- **Set problem**: Across the listing below, count the lines that mention the string "True". Reply with the figure only.

- **Data shown**:
§

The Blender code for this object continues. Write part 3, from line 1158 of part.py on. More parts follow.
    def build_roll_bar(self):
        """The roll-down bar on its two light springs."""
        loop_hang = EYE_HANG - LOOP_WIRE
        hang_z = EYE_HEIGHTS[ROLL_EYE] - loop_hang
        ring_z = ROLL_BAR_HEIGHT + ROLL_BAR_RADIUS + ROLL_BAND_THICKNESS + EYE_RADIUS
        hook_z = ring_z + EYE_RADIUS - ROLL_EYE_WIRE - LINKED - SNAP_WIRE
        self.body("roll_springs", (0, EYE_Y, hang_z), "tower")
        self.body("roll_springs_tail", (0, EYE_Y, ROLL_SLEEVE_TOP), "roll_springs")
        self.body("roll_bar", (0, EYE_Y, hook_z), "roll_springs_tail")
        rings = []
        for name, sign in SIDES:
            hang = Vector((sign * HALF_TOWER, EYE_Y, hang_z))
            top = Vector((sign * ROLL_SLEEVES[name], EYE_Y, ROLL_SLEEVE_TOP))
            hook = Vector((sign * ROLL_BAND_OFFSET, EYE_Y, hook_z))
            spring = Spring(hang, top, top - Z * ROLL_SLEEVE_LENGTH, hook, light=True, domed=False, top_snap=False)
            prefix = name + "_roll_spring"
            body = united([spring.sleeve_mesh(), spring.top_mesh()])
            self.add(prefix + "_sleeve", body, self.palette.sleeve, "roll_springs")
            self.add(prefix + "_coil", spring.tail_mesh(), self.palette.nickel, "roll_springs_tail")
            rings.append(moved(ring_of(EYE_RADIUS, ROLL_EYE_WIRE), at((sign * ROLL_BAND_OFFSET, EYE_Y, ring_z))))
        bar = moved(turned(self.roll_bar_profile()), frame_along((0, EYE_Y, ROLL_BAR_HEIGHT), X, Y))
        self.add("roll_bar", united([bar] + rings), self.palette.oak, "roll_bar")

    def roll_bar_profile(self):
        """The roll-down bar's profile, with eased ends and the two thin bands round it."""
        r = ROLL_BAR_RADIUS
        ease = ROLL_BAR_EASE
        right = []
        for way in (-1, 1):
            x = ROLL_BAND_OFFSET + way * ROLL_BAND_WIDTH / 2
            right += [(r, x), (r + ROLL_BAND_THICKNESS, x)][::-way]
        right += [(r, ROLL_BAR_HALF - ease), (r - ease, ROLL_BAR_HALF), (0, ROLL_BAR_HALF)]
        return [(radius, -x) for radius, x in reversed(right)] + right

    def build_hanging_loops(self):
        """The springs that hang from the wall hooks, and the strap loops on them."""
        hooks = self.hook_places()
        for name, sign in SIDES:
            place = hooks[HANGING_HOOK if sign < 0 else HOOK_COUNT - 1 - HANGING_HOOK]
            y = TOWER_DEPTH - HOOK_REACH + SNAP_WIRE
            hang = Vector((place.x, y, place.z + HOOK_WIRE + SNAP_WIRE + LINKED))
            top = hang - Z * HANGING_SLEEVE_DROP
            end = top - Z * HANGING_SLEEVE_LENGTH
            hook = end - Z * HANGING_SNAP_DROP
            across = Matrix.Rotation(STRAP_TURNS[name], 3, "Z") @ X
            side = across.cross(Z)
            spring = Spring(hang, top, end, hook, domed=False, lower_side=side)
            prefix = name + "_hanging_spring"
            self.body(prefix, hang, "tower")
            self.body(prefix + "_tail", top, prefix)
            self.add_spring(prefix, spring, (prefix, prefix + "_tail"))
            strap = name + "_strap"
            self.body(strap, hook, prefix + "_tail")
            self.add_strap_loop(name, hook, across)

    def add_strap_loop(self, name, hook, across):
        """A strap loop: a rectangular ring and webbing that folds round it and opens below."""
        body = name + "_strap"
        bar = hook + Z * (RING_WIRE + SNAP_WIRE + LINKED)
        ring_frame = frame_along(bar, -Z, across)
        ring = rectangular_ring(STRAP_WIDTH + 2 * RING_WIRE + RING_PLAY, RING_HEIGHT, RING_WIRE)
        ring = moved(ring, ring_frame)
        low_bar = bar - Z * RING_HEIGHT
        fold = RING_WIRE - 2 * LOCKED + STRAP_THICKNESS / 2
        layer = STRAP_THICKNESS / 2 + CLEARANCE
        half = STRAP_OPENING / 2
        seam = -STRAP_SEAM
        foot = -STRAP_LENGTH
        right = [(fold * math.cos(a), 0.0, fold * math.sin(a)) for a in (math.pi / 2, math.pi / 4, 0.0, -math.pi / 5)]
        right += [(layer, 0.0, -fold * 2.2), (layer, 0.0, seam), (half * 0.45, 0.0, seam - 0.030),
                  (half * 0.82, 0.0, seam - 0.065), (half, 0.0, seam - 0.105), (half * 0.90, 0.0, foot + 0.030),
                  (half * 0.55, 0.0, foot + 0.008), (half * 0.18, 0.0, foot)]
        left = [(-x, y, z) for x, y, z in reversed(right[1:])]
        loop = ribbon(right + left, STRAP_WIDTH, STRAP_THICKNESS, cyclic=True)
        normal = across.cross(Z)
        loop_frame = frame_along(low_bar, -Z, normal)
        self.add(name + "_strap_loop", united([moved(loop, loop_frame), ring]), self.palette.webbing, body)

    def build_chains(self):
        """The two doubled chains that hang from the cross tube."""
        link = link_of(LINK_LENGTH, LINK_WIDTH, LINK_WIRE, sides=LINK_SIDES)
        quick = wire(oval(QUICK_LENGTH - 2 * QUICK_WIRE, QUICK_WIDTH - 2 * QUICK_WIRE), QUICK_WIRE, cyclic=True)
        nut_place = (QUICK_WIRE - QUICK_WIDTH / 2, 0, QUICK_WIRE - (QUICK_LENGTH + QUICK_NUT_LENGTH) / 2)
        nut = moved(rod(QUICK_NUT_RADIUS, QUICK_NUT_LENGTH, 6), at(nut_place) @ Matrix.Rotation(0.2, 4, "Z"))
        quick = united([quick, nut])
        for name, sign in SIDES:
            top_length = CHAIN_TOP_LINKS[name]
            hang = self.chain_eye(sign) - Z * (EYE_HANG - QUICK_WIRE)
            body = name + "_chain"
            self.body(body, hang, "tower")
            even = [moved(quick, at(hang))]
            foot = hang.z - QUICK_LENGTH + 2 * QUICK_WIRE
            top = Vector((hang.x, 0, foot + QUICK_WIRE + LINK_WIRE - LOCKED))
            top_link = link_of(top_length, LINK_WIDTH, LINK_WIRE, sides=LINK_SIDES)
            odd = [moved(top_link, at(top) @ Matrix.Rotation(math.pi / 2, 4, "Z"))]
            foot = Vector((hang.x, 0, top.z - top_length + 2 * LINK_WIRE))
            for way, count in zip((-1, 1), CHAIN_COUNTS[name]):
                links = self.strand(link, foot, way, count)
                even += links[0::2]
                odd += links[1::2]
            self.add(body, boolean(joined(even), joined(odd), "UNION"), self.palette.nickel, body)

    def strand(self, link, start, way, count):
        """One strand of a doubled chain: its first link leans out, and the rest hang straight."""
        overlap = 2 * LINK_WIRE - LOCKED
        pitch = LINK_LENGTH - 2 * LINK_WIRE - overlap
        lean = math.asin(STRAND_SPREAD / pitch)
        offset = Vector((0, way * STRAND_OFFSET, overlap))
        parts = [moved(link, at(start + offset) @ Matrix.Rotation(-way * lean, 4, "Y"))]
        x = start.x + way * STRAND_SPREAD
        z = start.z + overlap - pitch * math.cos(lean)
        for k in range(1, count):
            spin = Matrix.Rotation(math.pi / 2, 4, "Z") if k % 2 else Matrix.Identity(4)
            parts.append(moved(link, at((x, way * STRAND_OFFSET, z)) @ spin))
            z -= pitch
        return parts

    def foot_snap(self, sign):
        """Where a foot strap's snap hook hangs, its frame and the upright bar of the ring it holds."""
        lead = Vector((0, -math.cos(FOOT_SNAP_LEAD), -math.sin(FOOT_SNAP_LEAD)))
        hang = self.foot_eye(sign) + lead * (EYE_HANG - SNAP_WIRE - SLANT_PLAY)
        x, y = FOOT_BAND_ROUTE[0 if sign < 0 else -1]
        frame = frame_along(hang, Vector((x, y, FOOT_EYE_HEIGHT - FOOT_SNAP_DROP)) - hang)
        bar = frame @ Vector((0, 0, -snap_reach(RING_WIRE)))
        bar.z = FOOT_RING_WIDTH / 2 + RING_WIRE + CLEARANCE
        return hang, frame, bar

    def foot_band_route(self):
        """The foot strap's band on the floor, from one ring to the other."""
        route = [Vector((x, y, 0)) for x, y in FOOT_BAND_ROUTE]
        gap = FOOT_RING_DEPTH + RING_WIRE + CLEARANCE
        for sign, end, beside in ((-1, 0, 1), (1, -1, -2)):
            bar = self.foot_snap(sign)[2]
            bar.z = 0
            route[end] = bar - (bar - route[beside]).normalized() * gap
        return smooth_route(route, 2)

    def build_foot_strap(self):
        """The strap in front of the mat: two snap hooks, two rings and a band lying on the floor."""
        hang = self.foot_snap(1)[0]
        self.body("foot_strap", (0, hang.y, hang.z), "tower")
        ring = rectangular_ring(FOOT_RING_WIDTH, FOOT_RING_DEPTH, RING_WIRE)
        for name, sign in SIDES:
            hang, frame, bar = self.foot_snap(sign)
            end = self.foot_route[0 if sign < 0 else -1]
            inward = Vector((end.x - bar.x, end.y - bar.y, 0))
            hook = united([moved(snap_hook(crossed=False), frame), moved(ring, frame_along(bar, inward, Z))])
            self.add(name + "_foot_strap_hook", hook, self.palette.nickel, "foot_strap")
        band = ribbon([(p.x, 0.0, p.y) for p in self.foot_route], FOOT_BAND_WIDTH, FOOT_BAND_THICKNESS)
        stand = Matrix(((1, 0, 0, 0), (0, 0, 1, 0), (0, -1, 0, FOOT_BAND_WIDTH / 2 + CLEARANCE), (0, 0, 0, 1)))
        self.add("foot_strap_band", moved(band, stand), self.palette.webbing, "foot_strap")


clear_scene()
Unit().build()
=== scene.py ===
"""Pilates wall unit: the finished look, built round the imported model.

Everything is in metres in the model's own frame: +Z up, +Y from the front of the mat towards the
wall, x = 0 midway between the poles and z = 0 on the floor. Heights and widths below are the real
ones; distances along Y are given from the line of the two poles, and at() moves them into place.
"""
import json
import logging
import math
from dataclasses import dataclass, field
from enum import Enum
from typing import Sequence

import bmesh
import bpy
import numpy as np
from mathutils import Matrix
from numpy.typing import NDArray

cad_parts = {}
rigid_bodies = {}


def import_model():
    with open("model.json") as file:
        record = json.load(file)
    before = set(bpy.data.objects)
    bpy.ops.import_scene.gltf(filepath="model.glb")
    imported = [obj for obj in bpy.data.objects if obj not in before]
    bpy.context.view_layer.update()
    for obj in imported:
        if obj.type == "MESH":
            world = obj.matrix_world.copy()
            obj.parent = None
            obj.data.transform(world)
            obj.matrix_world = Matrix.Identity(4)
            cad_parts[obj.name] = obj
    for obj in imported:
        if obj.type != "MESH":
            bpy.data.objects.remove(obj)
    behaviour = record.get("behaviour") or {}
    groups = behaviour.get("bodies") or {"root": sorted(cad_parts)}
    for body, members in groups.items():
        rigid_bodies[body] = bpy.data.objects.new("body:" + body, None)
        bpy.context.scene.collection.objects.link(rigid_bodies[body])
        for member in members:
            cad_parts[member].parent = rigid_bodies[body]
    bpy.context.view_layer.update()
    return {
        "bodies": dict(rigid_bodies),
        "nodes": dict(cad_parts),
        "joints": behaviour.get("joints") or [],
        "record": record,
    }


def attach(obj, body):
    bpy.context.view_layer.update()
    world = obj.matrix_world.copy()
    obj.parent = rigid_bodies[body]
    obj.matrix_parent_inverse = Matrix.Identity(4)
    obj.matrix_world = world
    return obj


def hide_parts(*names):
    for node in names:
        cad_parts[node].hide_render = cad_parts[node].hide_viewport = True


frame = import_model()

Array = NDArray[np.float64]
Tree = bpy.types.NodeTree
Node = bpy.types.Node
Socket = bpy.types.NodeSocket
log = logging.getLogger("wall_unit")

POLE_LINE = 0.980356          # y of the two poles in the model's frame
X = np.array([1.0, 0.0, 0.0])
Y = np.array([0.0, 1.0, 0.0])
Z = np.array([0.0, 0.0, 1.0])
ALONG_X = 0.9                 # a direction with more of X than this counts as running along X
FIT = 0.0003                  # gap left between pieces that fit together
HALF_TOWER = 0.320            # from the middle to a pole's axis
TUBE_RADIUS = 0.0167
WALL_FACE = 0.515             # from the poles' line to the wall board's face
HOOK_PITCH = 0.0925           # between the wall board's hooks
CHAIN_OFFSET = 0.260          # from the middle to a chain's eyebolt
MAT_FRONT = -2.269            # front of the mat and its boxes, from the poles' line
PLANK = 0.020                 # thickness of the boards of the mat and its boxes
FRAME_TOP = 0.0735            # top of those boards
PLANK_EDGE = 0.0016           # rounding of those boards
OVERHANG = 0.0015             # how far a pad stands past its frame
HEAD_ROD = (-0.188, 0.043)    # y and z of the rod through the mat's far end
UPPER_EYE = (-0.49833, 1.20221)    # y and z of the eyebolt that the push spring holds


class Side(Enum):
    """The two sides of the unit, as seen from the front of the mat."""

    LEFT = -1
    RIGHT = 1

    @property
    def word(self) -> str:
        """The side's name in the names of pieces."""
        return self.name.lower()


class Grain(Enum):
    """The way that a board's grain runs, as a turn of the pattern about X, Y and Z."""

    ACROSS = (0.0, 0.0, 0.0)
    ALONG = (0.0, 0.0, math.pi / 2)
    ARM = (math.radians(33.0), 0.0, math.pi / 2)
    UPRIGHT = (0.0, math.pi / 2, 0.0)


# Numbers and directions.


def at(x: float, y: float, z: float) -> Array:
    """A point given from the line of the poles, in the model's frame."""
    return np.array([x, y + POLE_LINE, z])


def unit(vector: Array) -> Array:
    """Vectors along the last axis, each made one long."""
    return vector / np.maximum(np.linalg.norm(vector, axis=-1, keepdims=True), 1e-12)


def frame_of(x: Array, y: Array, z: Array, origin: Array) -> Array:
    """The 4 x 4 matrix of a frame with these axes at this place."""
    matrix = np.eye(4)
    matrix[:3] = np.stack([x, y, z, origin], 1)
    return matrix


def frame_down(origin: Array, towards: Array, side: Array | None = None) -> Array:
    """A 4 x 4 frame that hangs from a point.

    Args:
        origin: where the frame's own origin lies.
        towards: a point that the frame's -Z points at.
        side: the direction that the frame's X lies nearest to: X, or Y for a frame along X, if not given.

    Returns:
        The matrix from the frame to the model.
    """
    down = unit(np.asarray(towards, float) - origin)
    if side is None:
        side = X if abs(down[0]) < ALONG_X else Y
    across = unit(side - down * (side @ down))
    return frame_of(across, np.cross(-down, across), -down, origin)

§

- **Result for this exercise**: 5